→ WHAT NEEDS TO BE DONE
Will you repeat only the lines beginning at the one that mentions "Write part 3" and ending at the one that mentions "0.3 * mm, display_black)", both of them included, exactly?

═══

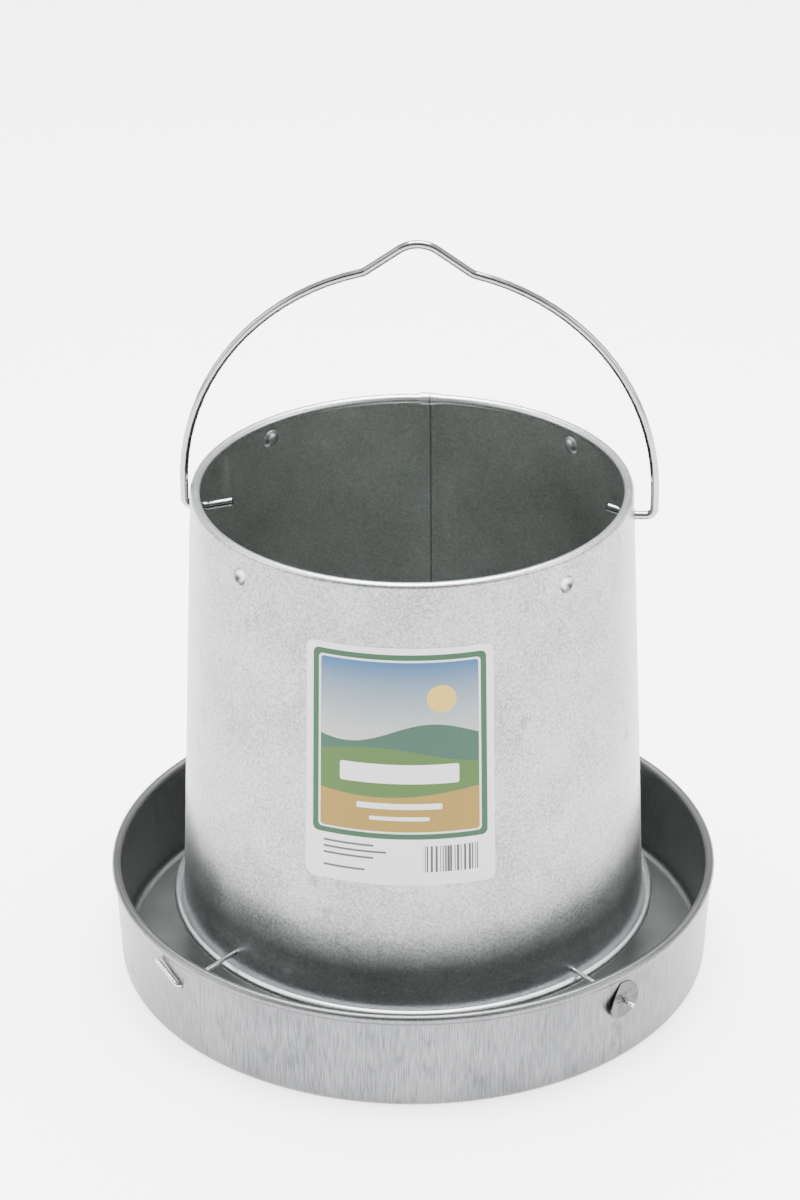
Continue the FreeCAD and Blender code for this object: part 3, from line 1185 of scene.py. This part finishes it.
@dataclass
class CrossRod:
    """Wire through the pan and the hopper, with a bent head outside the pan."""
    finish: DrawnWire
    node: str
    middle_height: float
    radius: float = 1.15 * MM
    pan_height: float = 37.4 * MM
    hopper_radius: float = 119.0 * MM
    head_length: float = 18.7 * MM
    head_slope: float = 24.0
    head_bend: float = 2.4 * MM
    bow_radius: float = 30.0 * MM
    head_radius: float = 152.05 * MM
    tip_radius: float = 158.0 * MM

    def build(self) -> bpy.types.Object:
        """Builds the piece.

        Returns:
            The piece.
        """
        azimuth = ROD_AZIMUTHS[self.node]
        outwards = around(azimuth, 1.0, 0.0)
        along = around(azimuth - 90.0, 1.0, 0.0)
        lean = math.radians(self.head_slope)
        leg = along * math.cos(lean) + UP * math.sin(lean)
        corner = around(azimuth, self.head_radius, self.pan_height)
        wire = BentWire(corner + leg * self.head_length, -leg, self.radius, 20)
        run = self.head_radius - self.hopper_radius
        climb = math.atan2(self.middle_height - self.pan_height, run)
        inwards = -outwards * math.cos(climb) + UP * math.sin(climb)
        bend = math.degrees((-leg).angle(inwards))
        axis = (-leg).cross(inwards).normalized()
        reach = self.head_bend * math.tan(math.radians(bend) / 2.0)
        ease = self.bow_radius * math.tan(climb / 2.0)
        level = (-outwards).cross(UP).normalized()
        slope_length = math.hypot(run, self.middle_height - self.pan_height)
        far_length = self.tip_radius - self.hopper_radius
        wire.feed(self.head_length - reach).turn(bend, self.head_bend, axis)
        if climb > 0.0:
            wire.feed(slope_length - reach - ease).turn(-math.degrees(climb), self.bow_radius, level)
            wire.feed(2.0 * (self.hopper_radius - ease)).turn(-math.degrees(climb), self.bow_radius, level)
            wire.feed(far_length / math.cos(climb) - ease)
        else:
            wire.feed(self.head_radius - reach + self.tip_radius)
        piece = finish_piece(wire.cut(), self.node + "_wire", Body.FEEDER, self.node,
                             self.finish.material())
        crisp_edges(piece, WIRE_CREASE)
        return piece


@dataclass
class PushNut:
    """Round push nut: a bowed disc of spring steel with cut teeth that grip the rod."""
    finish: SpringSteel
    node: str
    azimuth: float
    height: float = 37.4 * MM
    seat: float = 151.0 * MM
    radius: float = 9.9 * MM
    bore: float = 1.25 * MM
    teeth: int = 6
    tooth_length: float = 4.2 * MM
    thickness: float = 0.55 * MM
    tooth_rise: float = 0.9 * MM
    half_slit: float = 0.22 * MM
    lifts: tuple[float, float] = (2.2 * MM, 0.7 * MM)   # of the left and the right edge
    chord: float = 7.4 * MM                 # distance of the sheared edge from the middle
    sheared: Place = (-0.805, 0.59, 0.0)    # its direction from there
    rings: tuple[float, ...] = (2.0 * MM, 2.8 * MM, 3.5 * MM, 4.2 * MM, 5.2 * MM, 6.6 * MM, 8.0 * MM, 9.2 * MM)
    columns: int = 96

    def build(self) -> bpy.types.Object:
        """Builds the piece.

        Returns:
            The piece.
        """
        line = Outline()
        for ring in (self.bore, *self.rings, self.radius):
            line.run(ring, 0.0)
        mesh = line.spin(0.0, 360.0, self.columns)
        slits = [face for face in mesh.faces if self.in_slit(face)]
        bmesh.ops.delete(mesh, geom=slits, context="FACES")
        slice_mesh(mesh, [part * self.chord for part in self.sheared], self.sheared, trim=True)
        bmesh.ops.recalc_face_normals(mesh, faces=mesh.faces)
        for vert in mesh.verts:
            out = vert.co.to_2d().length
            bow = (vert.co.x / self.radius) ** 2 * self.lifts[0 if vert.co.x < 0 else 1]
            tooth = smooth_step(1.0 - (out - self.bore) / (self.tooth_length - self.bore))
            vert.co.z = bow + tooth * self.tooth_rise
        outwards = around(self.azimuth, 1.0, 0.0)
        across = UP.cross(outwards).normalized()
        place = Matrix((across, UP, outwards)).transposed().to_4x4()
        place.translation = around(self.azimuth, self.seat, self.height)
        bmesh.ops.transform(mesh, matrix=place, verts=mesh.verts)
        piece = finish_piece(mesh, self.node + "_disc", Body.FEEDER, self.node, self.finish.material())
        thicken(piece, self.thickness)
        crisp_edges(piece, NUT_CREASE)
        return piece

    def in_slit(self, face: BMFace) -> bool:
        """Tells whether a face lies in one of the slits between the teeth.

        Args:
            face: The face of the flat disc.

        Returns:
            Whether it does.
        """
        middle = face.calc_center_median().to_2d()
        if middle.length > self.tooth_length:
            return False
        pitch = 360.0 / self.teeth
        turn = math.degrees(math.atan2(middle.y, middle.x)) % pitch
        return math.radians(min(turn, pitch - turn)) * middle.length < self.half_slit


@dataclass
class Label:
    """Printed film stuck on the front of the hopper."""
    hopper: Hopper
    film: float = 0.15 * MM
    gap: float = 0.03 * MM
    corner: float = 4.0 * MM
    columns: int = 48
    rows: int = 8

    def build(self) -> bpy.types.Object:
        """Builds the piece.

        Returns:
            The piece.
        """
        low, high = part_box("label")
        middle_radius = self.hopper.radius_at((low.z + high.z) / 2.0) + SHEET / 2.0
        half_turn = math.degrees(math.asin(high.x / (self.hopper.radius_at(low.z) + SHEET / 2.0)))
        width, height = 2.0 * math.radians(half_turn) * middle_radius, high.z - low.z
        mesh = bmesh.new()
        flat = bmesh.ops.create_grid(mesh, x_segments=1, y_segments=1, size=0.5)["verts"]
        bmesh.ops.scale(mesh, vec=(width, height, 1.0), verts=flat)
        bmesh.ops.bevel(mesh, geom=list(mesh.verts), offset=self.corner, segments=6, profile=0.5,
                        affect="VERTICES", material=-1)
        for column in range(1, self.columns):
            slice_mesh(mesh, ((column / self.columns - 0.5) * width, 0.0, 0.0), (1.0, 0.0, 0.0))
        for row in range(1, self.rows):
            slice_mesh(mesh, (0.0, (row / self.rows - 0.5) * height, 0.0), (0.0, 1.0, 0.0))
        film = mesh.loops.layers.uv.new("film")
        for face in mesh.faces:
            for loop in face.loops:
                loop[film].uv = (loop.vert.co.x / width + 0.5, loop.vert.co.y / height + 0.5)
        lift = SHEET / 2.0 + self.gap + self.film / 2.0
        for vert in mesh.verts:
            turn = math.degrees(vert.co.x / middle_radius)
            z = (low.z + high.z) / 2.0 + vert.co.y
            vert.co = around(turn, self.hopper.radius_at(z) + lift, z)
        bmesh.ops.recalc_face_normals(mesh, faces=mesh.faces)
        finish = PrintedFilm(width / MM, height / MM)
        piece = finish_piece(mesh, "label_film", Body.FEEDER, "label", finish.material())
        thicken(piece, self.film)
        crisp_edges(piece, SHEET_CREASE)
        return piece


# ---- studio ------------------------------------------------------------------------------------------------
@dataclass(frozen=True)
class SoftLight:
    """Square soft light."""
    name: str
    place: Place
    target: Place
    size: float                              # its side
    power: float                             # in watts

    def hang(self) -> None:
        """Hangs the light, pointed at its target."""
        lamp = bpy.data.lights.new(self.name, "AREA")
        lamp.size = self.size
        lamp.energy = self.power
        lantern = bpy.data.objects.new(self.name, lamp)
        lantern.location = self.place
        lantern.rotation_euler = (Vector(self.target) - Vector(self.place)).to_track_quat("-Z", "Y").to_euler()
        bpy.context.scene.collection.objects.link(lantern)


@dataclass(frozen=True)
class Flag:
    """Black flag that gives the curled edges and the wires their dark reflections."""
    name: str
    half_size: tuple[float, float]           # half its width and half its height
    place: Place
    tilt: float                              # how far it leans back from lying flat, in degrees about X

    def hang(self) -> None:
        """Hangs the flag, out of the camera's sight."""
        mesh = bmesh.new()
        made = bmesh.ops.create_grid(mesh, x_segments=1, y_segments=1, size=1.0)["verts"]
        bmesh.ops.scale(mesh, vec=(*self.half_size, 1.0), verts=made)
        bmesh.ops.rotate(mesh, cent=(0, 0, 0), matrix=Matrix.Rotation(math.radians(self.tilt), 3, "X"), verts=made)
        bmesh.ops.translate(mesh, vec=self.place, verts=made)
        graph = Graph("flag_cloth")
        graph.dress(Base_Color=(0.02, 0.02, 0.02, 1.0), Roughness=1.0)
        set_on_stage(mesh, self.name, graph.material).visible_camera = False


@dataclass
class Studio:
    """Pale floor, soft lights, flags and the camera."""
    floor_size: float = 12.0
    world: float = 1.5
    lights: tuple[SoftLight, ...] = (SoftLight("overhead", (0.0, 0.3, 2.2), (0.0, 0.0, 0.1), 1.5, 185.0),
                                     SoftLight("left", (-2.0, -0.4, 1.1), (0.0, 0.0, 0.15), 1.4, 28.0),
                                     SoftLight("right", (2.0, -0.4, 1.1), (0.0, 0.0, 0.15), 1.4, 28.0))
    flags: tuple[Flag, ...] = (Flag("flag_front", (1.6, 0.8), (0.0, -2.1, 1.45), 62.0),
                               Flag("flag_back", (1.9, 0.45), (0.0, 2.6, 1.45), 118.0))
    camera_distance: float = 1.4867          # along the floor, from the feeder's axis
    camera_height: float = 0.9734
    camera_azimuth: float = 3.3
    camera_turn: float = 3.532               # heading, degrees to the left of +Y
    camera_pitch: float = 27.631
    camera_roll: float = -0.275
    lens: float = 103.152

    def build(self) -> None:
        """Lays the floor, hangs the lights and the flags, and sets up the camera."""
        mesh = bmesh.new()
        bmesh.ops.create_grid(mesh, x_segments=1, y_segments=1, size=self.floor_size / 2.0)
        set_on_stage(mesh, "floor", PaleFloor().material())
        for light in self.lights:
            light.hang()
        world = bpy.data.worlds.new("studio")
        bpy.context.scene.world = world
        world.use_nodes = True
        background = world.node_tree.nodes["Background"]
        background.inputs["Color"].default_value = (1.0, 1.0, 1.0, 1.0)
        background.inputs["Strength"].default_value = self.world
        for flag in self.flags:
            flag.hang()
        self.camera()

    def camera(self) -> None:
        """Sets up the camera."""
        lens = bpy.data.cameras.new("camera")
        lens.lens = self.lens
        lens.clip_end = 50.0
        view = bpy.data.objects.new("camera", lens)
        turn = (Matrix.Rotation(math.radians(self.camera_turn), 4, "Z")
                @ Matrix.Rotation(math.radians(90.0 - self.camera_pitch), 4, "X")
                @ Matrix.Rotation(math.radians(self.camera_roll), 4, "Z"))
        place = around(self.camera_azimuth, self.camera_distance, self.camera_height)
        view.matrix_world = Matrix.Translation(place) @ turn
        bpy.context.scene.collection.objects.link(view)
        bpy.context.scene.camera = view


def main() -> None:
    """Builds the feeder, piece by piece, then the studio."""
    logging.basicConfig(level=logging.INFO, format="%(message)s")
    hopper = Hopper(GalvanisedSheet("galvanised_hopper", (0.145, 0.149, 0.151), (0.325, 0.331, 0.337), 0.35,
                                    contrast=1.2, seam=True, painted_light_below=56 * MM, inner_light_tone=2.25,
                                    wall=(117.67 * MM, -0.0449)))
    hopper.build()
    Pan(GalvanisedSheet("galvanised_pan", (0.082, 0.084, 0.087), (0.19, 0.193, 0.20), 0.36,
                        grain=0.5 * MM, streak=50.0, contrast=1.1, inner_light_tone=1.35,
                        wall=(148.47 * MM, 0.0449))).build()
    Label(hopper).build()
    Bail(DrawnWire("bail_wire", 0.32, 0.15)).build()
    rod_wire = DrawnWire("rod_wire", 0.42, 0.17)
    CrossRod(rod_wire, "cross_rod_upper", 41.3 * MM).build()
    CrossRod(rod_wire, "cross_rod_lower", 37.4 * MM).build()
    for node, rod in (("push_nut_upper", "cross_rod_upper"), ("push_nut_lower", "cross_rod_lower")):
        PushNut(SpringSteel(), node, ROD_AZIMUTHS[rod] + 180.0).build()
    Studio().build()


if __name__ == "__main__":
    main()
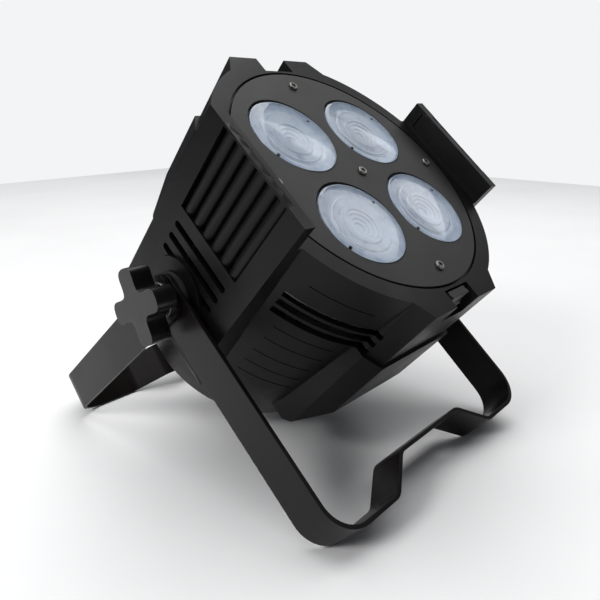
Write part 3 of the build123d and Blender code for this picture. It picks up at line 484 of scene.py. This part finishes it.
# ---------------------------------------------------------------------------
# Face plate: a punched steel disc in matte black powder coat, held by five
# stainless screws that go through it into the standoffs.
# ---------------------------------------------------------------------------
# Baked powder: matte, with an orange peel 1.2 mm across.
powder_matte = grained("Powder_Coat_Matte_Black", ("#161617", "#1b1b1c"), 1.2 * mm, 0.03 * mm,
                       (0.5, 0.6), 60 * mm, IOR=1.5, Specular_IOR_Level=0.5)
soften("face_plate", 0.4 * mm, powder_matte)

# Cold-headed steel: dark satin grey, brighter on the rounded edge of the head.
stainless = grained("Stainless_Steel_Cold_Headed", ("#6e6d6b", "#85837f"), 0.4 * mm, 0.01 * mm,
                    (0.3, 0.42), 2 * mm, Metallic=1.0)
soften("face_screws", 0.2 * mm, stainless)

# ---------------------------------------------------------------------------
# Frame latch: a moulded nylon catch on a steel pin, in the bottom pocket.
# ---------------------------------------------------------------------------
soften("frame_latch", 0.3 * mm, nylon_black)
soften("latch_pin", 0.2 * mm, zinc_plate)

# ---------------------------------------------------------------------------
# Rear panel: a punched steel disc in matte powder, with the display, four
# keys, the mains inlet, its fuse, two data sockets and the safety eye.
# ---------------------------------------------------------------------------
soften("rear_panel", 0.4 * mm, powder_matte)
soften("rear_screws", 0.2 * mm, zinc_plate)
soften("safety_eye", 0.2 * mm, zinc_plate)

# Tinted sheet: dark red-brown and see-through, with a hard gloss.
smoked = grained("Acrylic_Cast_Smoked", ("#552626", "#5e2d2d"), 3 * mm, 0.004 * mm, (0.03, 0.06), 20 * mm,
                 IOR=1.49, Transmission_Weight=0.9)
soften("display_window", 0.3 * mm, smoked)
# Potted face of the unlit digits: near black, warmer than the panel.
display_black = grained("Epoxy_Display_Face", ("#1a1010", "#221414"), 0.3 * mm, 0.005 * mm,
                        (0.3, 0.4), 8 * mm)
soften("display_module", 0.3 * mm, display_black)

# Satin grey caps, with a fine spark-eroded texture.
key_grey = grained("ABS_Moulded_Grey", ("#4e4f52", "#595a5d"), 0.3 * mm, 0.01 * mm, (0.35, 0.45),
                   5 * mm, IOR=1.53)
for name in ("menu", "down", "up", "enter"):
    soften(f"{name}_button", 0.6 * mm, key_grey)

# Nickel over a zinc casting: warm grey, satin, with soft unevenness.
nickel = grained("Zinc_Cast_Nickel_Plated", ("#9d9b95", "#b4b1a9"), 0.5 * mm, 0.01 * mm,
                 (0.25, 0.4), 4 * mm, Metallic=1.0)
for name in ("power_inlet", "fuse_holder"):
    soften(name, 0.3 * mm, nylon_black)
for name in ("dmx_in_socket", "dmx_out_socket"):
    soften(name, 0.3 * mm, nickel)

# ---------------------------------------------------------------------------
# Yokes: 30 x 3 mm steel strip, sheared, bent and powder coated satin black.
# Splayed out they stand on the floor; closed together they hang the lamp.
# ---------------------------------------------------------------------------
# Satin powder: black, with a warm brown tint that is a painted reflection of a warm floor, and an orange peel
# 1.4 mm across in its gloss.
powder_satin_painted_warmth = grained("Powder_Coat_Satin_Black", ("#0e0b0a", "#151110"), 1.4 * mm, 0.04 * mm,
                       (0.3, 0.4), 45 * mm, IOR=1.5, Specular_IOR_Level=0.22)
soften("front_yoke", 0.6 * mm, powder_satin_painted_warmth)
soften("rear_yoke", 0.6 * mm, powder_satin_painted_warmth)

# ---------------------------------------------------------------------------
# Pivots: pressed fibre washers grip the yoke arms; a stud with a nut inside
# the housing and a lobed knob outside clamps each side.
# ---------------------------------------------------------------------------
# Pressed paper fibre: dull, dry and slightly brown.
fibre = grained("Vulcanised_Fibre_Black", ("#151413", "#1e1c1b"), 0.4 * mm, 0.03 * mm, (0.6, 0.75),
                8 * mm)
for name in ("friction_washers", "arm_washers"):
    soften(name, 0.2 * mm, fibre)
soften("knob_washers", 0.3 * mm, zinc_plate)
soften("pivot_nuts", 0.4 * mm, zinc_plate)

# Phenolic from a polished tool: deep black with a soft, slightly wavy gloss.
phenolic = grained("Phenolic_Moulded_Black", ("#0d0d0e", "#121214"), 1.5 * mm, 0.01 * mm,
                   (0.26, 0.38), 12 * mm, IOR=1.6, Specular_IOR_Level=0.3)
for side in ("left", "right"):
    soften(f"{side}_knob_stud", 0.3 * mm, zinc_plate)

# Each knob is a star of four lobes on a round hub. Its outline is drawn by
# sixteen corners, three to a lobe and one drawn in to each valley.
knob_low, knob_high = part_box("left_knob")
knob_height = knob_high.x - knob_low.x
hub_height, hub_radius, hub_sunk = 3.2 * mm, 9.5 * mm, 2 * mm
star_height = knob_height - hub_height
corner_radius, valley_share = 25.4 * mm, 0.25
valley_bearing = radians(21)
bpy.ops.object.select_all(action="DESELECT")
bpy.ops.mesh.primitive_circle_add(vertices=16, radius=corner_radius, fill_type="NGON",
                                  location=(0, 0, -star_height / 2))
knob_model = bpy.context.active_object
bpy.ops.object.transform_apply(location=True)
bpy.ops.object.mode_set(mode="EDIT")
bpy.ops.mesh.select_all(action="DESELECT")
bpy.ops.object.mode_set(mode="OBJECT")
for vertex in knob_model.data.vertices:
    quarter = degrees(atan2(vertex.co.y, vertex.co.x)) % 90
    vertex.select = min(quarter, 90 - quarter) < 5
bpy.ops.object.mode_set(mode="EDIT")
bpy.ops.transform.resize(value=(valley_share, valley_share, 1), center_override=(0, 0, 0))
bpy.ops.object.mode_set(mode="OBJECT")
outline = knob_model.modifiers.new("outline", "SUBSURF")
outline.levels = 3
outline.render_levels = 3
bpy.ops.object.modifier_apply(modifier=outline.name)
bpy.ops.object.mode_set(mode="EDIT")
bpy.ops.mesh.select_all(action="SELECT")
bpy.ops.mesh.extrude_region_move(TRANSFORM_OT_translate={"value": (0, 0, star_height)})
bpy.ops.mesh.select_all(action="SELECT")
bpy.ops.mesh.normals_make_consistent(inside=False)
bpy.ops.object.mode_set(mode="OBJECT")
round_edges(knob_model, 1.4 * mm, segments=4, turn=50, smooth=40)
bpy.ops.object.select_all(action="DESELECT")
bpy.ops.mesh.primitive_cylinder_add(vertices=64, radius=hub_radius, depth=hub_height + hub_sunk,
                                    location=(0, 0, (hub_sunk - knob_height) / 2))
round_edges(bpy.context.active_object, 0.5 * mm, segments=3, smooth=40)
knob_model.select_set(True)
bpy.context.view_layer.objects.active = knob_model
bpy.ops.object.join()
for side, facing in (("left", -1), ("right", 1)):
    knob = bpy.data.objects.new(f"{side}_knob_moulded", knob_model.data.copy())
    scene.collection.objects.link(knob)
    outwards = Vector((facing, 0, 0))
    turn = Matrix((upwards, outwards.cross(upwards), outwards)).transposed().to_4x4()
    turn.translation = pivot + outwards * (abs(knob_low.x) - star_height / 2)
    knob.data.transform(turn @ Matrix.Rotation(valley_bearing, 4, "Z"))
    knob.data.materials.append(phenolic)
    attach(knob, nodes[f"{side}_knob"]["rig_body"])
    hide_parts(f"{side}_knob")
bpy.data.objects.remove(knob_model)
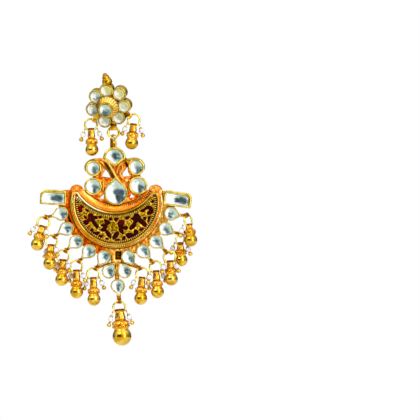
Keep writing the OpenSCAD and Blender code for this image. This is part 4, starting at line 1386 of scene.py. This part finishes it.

═══

→ CORRECT RESPONSE
Write part 3 of the build123d and Blender code for this picture. It picks up at line 484 of scene.py. This part finishes it.
# ---------------------------------------------------------------------------
# Face plate: a punched steel disc in matte black powder coat, held by five
# stainless screws that go through it into the standoffs.
# ---------------------------------------------------------------------------
# Baked powder: matte, with an orange peel 1.2 mm across.
powder_matte = grained("Powder_Coat_Matte_Black", ("#161617", "#1b1b1c"), 1.2 * mm, 0.03 * mm,
                       (0.5, 0.6), 60 * mm, IOR=1.5, Specular_IOR_Level=0.5)
soften("face_plate", 0.4 * mm, powder_matte)

# Cold-headed steel: dark satin grey, brighter on the rounded edge of the head.
stainless = grained("Stainless_Steel_Cold_Headed", ("#6e6d6b", "#85837f"), 0.4 * mm, 0.01 * mm,
                    (0.3, 0.42), 2 * mm, Metallic=1.0)
soften("face_screws", 0.2 * mm, stainless)

# ---------------------------------------------------------------------------
# Frame latch: a moulded nylon catch on a steel pin, in the bottom pocket.
# ---------------------------------------------------------------------------
soften("frame_latch", 0.3 * mm, nylon_black)
soften("latch_pin", 0.2 * mm, zinc_plate)

# ---------------------------------------------------------------------------
# Rear panel: a punched steel disc in matte powder, with the display, four
# keys, the mains inlet, its fuse, two data sockets and the safety eye.
# ---------------------------------------------------------------------------
soften("rear_panel", 0.4 * mm, powder_matte)
soften("rear_screws", 0.2 * mm, zinc_plate)
soften("safety_eye", 0.2 * mm, zinc_plate)

# Tinted sheet: dark red-brown and see-through, with a hard gloss.
smoked = grained("Acrylic_Cast_Smoked", ("#552626", "#5e2d2d"), 3 * mm, 0.004 * mm, (0.03, 0.06), 20 * mm,
                 IOR=1.49, Transmission_Weight=0.9)
soften("display_window", 0.3 * mm, smoked)
# Potted face of the unlit digits: near black, warmer than the panel.
display_black = grained("Epoxy_Display_Face", ("#1a1010", "#221414"), 0.3 * mm, 0.005 * mm,
                        (0.3, 0.4), 8 * mm)
soften("display_module", 0.3 * mm, display_black)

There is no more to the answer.